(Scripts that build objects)
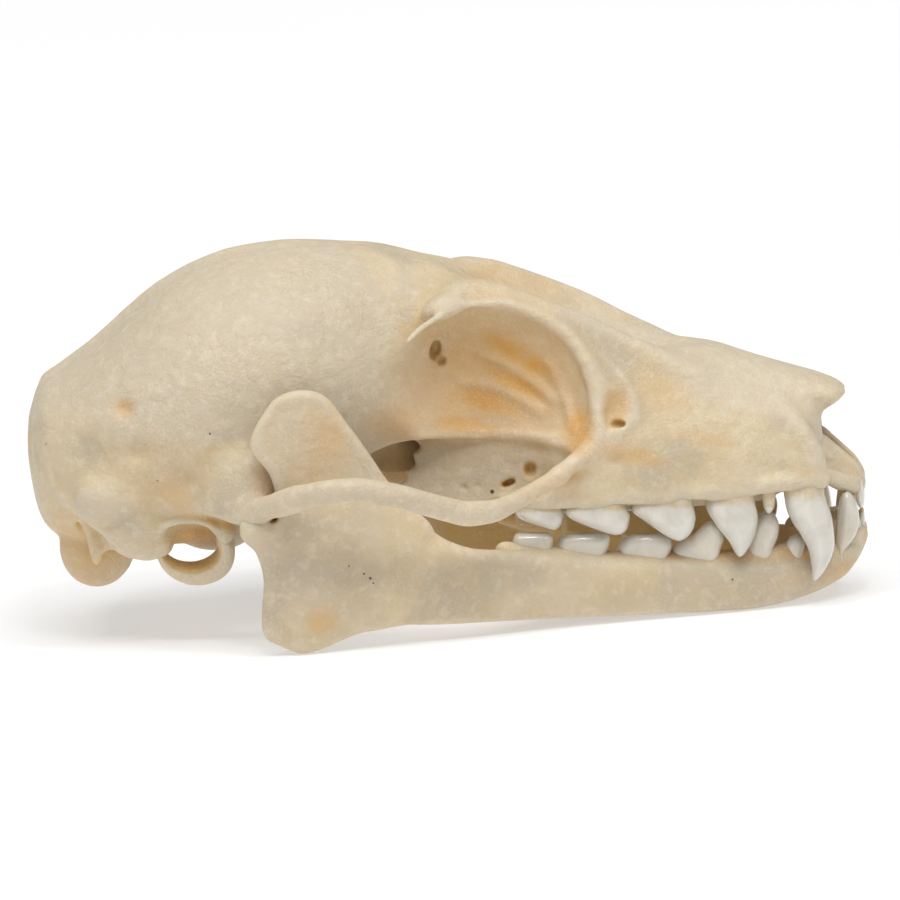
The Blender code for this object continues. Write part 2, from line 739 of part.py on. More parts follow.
def resting_pitch(jaw):
    """The turn that brings the jaw's corner and the underside of its front down to one level."""
    points = sorted((v.co.x, v.co.z) for v in jaw.data.vertices)
    middle = (points[0][0] + points[-1][0]) / 2
    pitch = 0.0
    # Each round turns the jaw until the lowest points of its rear and its front are level.
    for _ in range(8):
        c, s = math.cos(pitch), math.sin(pitch)
        low = {}
        for x, z in points:
            height = z * c - x * s
            half = x > middle
            if half not in low or height < low[half][0]:
                low[half] = (height, x, z)
        (_, rear_x, rear_z), (_, front_x, front_z) = low[False], low[True]
        pitch = math.atan2(front_z - rear_z, front_x - rear_x)
    return pitch


def set_down(nodes, pitch):
    """Turns the skull nose down on to its jaw, and puts its middle over the origin, on the floor."""
    stand = bpy.data.objects.new("skull_pose", None)
    bpy.context.scene.collection.objects.link(stand)
    turn = Matrix.Rotation(pitch, 4, "Y")
    points = np.array([turn @ v.co for node in nodes for v in node.data.vertices])
    low, high = points.min(axis=0), points.max(axis=0)
    stand.rotation_euler = (0, pitch, 0)
    stand.location = (-(low[0] + high[0]) / 2, -(low[1] + high[1]) / 2, -low[2])
    for node in nodes:
        node.parent = stand


def main():
    """Builds every piece and sets the skull down."""
    clear_scene()
    whole = cranium()
    back = braincase(whole)
    jaw = mandible()
    pairs = [zygomatic_arch(whole), premaxilla(whole), tympanic_ring(back), jaw]
    nodes = [back, rostrum(whole), *pairs]
    nodes += [mirrored(piece, piece.name.replace("_left", "_right")) for piece in pairs]
    bpy.data.objects.remove(whole, do_unlink=True)
    parts = bpy.data.collections.new("fruit_bat_skull")
    bpy.context.scene.collection.children.link(parts)
    for node in nodes:
        bpy.context.scene.collection.objects.unlink(node)
        parts.objects.link(node)
        node.data.materials.clear()
        node.data.materials.append(bone_material(node.name))
        node.data.shade_smooth()
        node.data.set_sharp_from_angle(angle=math.radians(40))
    set_down(nodes, resting_pitch(jaw))


main()
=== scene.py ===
"""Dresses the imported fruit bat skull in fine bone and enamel, on a pale floor with soft light and a camera.

Sizes are in millimetres in the skull's own frame, as in the part's source: x runs forward from the back of
the head, y is the distance from the midline (left is positive) and z is the height. Each bone is worked like
clay in a block of signed distances, skinned, and then set down in the resting pose that the solids have.
Every piece is made for the left side and mirrored.
"""

from __future__ import annotations

import itertools
import logging
import math
from dataclasses import dataclass, field
from enum import Enum
from typing import Protocol, Sequence

import bpy
import numpy as np
import openvdb
from mathutils import Matrix, Vector

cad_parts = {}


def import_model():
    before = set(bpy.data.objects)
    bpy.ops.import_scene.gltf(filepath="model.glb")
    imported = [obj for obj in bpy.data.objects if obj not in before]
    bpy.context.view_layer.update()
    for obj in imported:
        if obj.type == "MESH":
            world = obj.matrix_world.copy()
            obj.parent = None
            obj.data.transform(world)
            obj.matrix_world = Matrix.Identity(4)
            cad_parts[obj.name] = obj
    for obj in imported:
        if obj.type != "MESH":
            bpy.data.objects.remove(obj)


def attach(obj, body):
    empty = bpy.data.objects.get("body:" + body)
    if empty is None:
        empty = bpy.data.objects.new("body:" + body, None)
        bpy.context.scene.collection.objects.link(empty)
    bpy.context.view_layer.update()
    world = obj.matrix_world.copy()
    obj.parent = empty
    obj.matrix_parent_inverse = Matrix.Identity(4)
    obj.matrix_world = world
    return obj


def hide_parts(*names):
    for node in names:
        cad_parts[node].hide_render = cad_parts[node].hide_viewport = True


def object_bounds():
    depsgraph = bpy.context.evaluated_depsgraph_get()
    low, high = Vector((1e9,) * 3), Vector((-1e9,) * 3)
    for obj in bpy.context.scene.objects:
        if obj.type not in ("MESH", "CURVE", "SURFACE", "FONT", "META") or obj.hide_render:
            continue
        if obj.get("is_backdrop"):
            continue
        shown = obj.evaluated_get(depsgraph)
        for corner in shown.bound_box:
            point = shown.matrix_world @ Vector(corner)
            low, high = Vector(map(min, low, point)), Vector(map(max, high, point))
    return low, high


log = logging.getLogger("fruit_bat_skull")

MM = 0.001

# The resting pose: how far the skull leans nose down on its jaw.
REST_PITCH = math.radians(3.0446)
# How far above the floor the lowest point stays, inside the solids' box.
BOX_MARGIN = 0.02

BONE_STEP = 0.1
JAW_STEP = 0.09
SMALL_STEP = 0.06
TOOTH_STEP = 0.05
BAND = 3.0  # voxels of true distance kept on each side of a surface
REACH = 1.2  # how far round a shape its distances are written
TINY = 1e-6
FLATTEST = 1e-4  # the least slope that a distance is divided by
STEEPEST = 2.0  # the most that a body's side is taken to lean
INSIDE = 1.001  # how many grid steps before a block's end places are still read
MARKS = ("ridge", "hollow", "stain_and_shade", "veil")

Row = Sequence[float]
Point = tuple[float, float, float]
Arrays = tuple[np.ndarray, np.ndarray]
ThreeArrays = tuple[np.ndarray, np.ndarray, np.ndarray]
Socket = bpy.types.NodeSocket


def eased(rows: Sequence[Row], along: Sequence[float], at: np.ndarray) -> np.ndarray:
    """Reads a smooth line through rows of values, which doesn't overshoot at a peak.

    Args:
        rows: the rows of values that the line goes through.
        along: where each row lies.
        at: the places to read.

    Returns:
        One row of values for each place.
    """
    table = np.asarray(rows, float)
    stops = np.asarray(along, float)
    secant = np.diff(table, axis=0) / np.diff(stops)[:, None]
    slope = np.vstack([secant[:1], (secant[:-1] + secant[1:]) / 2, secant[-1:]])
    slope[1:-1][secant[:-1] * secant[1:] <= 0] = 0
    i = np.clip(np.searchsorted(stops, at) - 1, 0, len(stops) - 2)
    step = (stops[i + 1] - stops[i])[:, None]
    s = np.clip((at - stops[i])[:, None] / step, 0, 1)
    return (
        (2 * s**3 - 3 * s**2 + 1) * table[i]
        + (s**3 - 2 * s**2 + s) * step * slope[i]
        + (3 * s**2 - 2 * s**3) * table[i + 1]
        + (s**3 - s**2) * step * slope[i + 1]
    )


def soft_min(a: np.ndarray, b: np.ndarray, blend: float) -> np.ndarray:
    """The smaller of two distances, with the crease between them filled.

    Args:
        a: one block of distances.
        b: the other one.
        blend: how wide the filled crease is.

    Returns:
        The distances to both together.
    """
    if blend <= 0:
        return np.minimum(a, b)
    h = np.maximum(blend - np.abs(a - b), 0) / blend
    return np.minimum(a, b) - h * h * blend / 4


def tipped(dx: np.ndarray, dz: np.ndarray, degrees: float) -> Arrays:
    """Forward and upward distances, as a shape that is turned nose down by those degrees sees them."""
    c, s = math.cos(math.radians(degrees)), math.sin(math.radians(degrees))
    return dx * c - dz * s, dx * s + dz * c


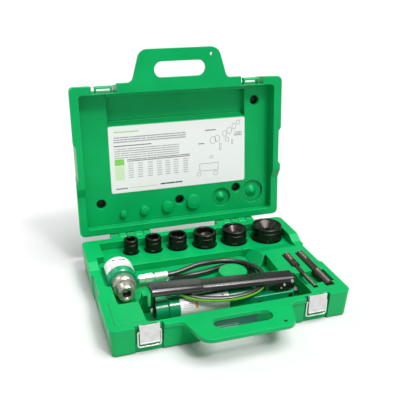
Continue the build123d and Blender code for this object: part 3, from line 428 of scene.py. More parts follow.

Task instructions - The lines to return run from the one containing "bpy.context.scene.collection.children.link(parts)" down to the one containing "and a camera."; give them exactly, both included, and no others.

Solution to this task -
    bpy.context.scene.collection.children.link(parts)
    for node in nodes:
        bpy.context.scene.collection.objects.unlink(node)
        parts.objects.link(node)
        node.data.materials.clear()
        node.data.materials.append(bone_material(node.name))
        node.data.shade_smooth()
        node.data.set_sharp_from_angle(angle=math.radians(40))
    set_down(nodes, resting_pitch(jaw))


main()
=== scene.py ===
"""Dresses the imported fruit bat skull in fine bone and enamel, on a pale floor with soft light and a camera.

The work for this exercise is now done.